Your goal
Output a verbatim copy of the data, cut off after the line that contains "np.linspace(0.45, 0.01, 34)])".

Dataset extract

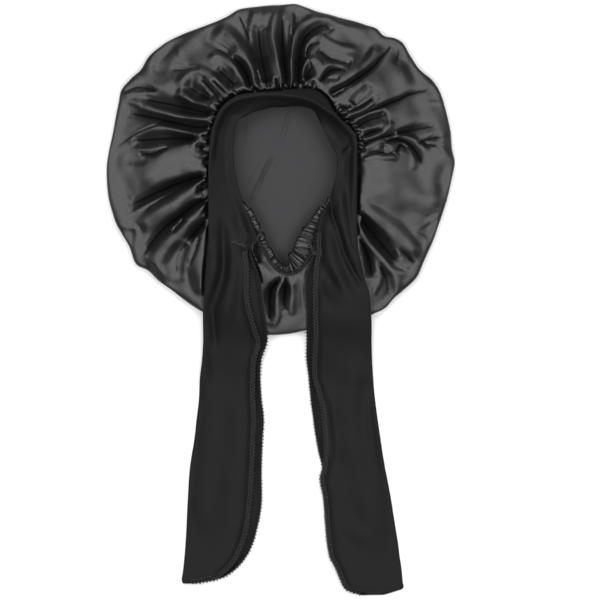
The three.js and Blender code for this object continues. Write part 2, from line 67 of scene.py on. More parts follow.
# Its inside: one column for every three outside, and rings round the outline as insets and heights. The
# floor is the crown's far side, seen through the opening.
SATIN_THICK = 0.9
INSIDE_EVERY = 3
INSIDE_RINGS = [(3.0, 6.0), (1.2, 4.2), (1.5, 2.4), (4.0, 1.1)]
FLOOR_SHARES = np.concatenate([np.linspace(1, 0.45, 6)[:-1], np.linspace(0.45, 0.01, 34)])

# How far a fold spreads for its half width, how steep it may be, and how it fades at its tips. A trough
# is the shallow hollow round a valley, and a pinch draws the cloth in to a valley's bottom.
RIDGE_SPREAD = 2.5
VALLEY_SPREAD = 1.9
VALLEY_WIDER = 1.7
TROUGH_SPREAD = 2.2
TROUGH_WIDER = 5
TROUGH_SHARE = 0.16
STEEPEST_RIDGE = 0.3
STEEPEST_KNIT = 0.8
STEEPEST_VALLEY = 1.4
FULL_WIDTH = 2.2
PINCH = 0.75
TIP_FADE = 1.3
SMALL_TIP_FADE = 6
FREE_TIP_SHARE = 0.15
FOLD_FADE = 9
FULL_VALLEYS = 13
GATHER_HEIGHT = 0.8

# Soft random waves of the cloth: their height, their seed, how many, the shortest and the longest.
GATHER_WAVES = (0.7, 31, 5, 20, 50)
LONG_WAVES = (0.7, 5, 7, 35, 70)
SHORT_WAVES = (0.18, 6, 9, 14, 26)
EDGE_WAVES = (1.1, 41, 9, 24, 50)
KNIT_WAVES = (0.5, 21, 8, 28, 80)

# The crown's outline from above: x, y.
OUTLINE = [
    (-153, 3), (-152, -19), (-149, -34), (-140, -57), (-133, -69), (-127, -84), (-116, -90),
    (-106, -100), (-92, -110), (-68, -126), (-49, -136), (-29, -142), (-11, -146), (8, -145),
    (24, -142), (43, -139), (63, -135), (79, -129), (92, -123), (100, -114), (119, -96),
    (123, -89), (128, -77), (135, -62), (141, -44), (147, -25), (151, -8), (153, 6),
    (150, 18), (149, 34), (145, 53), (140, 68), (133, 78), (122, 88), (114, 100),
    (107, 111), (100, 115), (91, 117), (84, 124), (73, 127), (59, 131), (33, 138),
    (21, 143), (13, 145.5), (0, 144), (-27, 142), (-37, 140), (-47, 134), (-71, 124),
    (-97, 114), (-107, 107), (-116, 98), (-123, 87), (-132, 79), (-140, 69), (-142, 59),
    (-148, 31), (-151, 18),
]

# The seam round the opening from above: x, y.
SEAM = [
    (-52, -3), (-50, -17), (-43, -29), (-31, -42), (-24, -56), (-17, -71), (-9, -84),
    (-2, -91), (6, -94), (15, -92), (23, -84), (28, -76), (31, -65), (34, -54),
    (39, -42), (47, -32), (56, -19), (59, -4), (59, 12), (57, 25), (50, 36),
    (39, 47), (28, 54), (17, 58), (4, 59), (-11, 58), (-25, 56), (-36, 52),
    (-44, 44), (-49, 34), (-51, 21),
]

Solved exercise
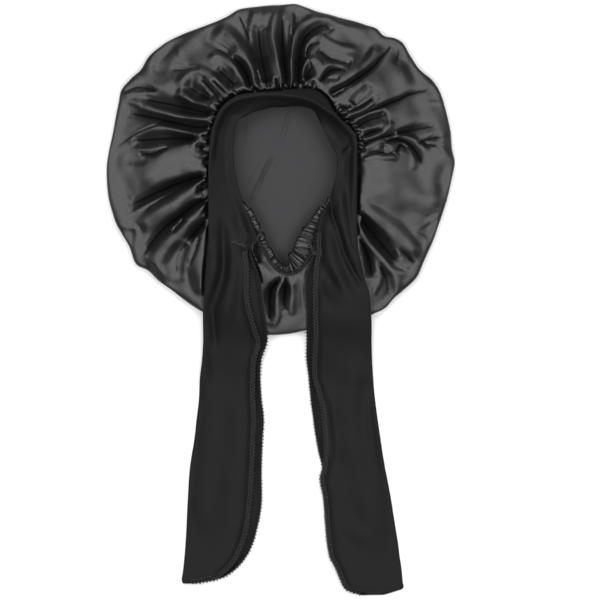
The three.js and Blender code for this object continues. Write part 2, from line 67 of scene.py on. More parts follow.
# Its inside: one column for every three outside, and rings round the outline as insets and heights. The
# floor is the crown's far side, seen through the opening.
SATIN_THICK = 0.9
INSIDE_EVERY = 3
INSIDE_RINGS = [(3.0, 6.0), (1.2, 4.2), (1.5, 2.4), (4.0, 1.1)]
FLOOR_SHARES = np.concatenate([np.linspace(1, 0.45, 6)[:-1], np.linspace(0.45, 0.01, 34)])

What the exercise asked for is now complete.